On a évidemment fait de même avec Les Mandarins, censé raconter l’histoire de Sartre, Beauvoir, Nelson Algren, Camus et quelques autres. Le Lewis Brogan des Mandarins a bien quelque chose d’Algren. Mais, a commenté Beauvoir dans une lettre à Algren : « Le roman ne reflète pas notre véritable histoire, ça n’aurait pas été possible, j’ai seulement tenté d’en transposer quelque chose, de décrire un véritable amour entre un homme qui vous ressemblerait un peu et une femme qui me ressemblerait un peu. » Peu importent ces clefs. Ce qui retient le lecteur dans ce roman, c’est l’énergie de la narration, la plongée dans toute la vie intellectuelle de l’après-guerre et du début de la seconde moitié du xxe siècle, la rigueur de la construction sur une longue distance – l’édition de poche, « Folio », est en deux tomes, de 500 pages chacun. Après avoir commenté le livre, sa réception et la « tentation compréhensible » de chercher des clefs lorsque « la mosaïque de la fiction agence des fragments de réalité », Danièle Sallenave revient sur le rapport entre fiction et vie : « Reste tout de même ceci : ce que livre la vie pour comprendre un roman est moins riche et moins profond que ce que livre le roman pour comprendre la vie. La sombre Anne des Mandarins est une des clefs qui ouvrent sur quelques-unes des chambres secrètes du Castor. Et quelques-uns des secrets du Castor se dissimulent dans les autres personnages de ce livre. »

Il faut lire ou relire ce roman de cette manière. Et tout lire de Simone de Beauvoir pour comprendre la leçon de liberté qu’elle donne. Toutefois, il est un livre vers lequel on revient difficilement après l’avoir lu une fois. C’est La Vieillesse (1970), son autre grand essai après Le Deuxième Sexe, une enquête scrupuleuse et terrible, qui anticipe une question que tous se posent désormais, quarante-huit ans après : comment vieillir et comment mourir ?
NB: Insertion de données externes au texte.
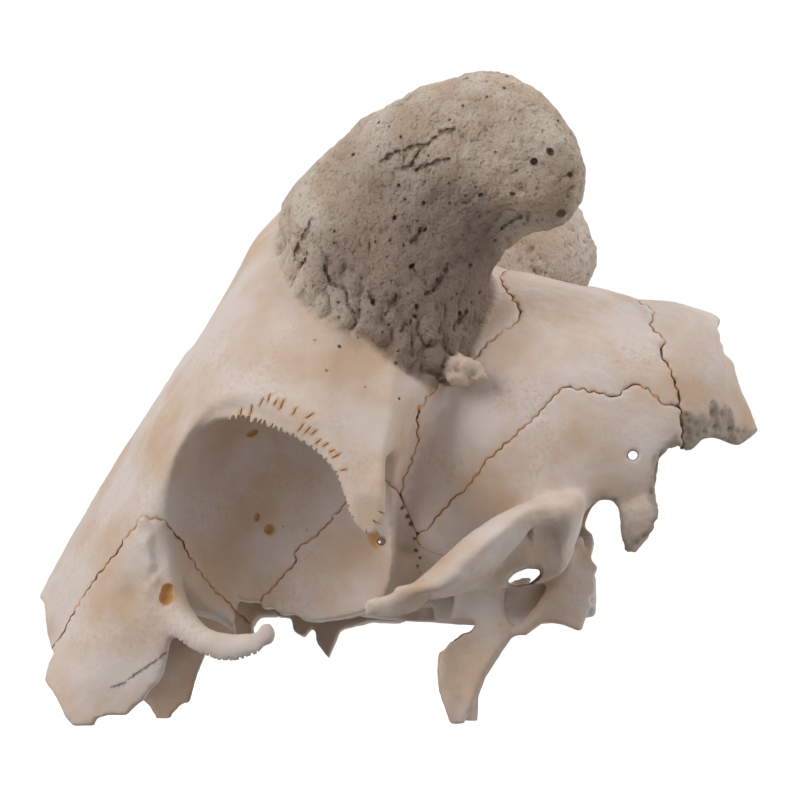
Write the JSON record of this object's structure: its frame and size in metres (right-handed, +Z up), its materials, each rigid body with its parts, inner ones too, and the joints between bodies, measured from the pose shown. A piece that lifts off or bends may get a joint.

Dans les écoles de journalisme, on apprend qu’il ne faut pas finir un article sur une citation. Pourtant, ici, on a envie de laisser la parole à Beauvoir en dernier, avec son habituelle lucidité, dans Tout compte fait (1972) : « Certes, il est bien difficile de confronter un projet vague et infini avec une œuvre réalisée et limitée. Mais je ne sens pas de hiatus entre les intentions qui m’ont poussée à faire des livres et les livres que j’ai faits. Je n’ai pas été une virtuose de l’écriture. Je n’ai pas comme Virginia Woolf, Joyce, Proust, ressuscité le chatoiement des sensations et capté dans des mots le monde extérieur. Mais tel n’était pas mon dessein. Je voulais me faire exister pour les autres, en leur communiquant, de la manière la plus directe, le goût de ma propre vie : j’y ai à peu près réussi. J’ai de solides ennemis, mais je me suis fait aussi parmi mes lecteurs beaucoup d’amis. Je ne désirais rien d’autre. Cette fois je ne donnerai pas de conclusion à mon livre, je laisse au lecteur le soin d’en tirer celles qui lui plairont. » 

Tous les livres de Simone de Beauvoir sont publiés chez Gallimard, la plupart sont disponibles en « Folio ».

Les éditions des Saints Pères viennent de publier le manuscrit du Deuxième Sexe, avec un texte de Sylvie Le Bon de Beauvoir.